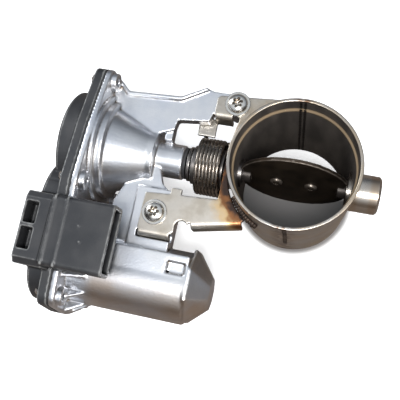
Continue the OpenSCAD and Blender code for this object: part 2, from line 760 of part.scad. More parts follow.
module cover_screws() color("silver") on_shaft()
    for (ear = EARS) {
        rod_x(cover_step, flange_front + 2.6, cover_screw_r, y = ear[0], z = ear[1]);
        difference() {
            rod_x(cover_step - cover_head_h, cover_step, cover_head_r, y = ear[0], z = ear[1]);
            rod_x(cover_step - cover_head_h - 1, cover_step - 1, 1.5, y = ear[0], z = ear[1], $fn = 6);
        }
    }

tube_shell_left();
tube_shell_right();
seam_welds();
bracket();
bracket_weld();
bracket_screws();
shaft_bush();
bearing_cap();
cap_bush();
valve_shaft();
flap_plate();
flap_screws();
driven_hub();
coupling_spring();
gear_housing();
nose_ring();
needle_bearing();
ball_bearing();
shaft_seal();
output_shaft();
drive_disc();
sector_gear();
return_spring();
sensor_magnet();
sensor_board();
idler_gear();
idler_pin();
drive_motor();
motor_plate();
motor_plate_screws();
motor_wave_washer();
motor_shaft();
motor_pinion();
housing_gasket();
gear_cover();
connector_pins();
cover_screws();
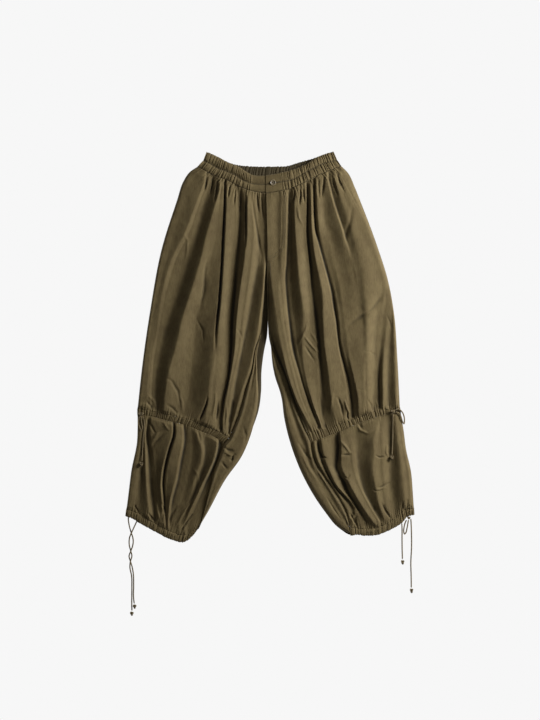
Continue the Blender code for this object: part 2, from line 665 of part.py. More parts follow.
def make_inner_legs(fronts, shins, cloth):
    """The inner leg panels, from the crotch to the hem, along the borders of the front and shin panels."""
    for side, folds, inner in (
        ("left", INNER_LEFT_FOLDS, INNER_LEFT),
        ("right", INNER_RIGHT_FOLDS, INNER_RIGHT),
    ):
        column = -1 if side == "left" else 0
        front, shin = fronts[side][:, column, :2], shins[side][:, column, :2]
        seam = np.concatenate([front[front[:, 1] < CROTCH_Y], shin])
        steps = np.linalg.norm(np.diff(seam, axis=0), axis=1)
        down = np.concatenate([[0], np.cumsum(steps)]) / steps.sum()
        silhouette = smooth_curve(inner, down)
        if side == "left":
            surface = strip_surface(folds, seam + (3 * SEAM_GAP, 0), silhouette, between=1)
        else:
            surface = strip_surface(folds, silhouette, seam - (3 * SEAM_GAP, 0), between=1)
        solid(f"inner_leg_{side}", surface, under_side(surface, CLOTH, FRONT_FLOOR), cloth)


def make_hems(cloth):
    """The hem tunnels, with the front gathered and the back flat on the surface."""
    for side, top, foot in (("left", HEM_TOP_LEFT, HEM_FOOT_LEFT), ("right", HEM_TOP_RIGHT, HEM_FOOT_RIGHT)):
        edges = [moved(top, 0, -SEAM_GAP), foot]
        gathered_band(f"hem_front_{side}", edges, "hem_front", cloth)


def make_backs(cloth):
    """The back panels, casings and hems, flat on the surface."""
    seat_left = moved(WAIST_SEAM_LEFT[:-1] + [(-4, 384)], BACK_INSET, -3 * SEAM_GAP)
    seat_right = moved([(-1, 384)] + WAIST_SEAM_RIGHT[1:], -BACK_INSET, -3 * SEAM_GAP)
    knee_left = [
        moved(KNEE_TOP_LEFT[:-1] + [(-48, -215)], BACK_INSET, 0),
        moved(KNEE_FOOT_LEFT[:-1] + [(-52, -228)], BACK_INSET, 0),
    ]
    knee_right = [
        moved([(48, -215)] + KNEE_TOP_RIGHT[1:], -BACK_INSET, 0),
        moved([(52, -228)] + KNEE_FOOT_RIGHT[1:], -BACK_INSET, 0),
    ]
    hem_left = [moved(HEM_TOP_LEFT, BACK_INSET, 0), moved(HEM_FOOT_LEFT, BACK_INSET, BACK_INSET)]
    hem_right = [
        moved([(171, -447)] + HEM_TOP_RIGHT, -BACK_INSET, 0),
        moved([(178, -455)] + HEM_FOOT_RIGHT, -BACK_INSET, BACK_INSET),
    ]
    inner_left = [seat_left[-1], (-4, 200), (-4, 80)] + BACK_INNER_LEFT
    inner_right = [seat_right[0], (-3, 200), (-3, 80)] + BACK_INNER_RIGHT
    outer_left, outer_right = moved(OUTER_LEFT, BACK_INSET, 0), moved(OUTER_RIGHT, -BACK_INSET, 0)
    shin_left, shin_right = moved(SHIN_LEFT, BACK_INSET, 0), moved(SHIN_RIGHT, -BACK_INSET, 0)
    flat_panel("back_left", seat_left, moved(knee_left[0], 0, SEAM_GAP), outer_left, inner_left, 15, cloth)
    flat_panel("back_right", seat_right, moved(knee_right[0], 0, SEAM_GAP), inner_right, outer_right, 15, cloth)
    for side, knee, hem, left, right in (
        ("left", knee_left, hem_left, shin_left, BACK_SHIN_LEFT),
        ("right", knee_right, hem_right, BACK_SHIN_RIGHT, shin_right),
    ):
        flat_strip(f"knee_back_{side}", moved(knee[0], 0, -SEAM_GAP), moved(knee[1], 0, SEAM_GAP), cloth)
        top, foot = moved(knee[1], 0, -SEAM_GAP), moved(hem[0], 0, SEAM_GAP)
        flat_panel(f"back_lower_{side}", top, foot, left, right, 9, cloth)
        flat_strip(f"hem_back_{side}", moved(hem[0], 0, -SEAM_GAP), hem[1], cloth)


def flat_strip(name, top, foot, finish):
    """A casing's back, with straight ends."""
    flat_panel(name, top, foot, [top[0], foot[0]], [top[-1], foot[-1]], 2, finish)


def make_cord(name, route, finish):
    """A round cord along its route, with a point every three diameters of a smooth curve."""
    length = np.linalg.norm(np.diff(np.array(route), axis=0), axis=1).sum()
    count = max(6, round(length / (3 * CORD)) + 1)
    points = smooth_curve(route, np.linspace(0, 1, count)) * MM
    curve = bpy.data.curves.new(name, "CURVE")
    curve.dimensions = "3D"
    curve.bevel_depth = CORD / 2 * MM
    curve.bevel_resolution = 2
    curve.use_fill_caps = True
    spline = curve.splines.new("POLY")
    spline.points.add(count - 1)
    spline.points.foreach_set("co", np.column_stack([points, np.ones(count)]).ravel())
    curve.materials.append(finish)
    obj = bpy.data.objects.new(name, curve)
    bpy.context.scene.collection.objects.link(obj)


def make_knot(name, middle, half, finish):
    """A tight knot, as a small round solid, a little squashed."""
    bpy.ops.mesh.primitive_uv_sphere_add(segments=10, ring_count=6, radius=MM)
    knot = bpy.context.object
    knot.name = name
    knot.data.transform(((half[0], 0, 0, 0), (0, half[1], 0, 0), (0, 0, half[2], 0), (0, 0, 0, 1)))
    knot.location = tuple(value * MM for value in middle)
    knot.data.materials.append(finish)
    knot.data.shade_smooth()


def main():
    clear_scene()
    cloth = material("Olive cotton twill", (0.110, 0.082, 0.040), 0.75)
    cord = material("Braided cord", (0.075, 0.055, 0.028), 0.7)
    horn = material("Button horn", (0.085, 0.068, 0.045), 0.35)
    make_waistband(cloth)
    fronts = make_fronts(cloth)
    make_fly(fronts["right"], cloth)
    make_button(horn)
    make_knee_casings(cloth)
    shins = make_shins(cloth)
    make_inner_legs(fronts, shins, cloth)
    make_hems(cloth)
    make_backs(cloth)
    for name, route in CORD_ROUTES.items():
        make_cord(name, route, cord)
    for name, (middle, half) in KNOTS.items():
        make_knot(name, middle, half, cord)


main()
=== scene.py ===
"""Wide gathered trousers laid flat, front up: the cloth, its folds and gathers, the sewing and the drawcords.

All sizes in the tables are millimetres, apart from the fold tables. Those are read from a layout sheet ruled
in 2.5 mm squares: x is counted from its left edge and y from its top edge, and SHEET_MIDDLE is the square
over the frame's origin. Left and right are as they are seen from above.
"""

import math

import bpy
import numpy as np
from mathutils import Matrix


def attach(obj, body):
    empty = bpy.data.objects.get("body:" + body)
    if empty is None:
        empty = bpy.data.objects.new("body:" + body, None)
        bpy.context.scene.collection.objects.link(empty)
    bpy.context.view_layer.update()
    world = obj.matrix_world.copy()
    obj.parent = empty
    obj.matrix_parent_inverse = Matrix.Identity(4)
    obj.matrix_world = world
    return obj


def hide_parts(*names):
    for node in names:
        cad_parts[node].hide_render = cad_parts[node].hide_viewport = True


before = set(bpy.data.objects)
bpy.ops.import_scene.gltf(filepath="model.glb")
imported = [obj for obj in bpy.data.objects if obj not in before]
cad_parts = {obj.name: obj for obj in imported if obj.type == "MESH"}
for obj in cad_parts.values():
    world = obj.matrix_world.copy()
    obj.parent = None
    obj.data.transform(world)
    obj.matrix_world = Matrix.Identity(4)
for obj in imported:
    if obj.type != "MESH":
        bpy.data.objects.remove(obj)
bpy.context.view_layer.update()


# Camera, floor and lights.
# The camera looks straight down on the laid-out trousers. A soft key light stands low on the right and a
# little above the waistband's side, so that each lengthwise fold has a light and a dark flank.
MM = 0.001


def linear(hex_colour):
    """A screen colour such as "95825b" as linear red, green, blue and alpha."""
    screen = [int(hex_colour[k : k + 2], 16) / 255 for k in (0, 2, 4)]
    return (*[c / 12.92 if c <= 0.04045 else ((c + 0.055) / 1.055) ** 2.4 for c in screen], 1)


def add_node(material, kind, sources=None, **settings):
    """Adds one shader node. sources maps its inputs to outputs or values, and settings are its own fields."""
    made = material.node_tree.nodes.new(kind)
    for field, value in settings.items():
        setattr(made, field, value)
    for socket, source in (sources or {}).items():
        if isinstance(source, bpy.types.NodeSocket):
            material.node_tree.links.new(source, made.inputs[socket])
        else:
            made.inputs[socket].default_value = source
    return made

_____

◆ **What to work on**
Using the entries above, give again exactly the lines from the line holding "shins = make_shins(cloth)" through the line holding "before = set(bpy.data.objects)". Include both end lines and nothing else.

◆ **Exercise output**
    shins = make_shins(cloth)
    make_inner_legs(fronts, shins, cloth)
    make_hems(cloth)
    make_backs(cloth)
    for name, route in CORD_ROUTES.items():
        make_cord(name, route, cord)
    for name, (middle, half) in KNOTS.items():
        make_knot(name, middle, half, cord)


main()
=== scene.py ===
"""Wide gathered trousers laid flat, front up: the cloth, its folds and gathers, the sewing and the drawcords.

All sizes in the tables are millimetres, apart from the fold tables. Those are read from a layout sheet ruled
in 2.5 mm squares: x is counted from its left edge and y from its top edge, and SHEET_MIDDLE is the square
over the frame's origin. Left and right are as they are seen from above.
"""

import math

import bpy
import numpy as np
from mathutils import Matrix


def attach(obj, body):
    empty = bpy.data.objects.get("body:" + body)
    if empty is None:
        empty = bpy.data.objects.new("body:" + body, None)
        bpy.context.scene.collection.objects.link(empty)
    bpy.context.view_layer.update()
    world = obj.matrix_world.copy()
    obj.parent = empty
    obj.matrix_parent_inverse = Matrix.Identity(4)
    obj.matrix_world = world
    return obj


def hide_parts(*names):
    for node in names:
        cad_parts[node].hide_render = cad_parts[node].hide_viewport = True


before = set(bpy.data.objects)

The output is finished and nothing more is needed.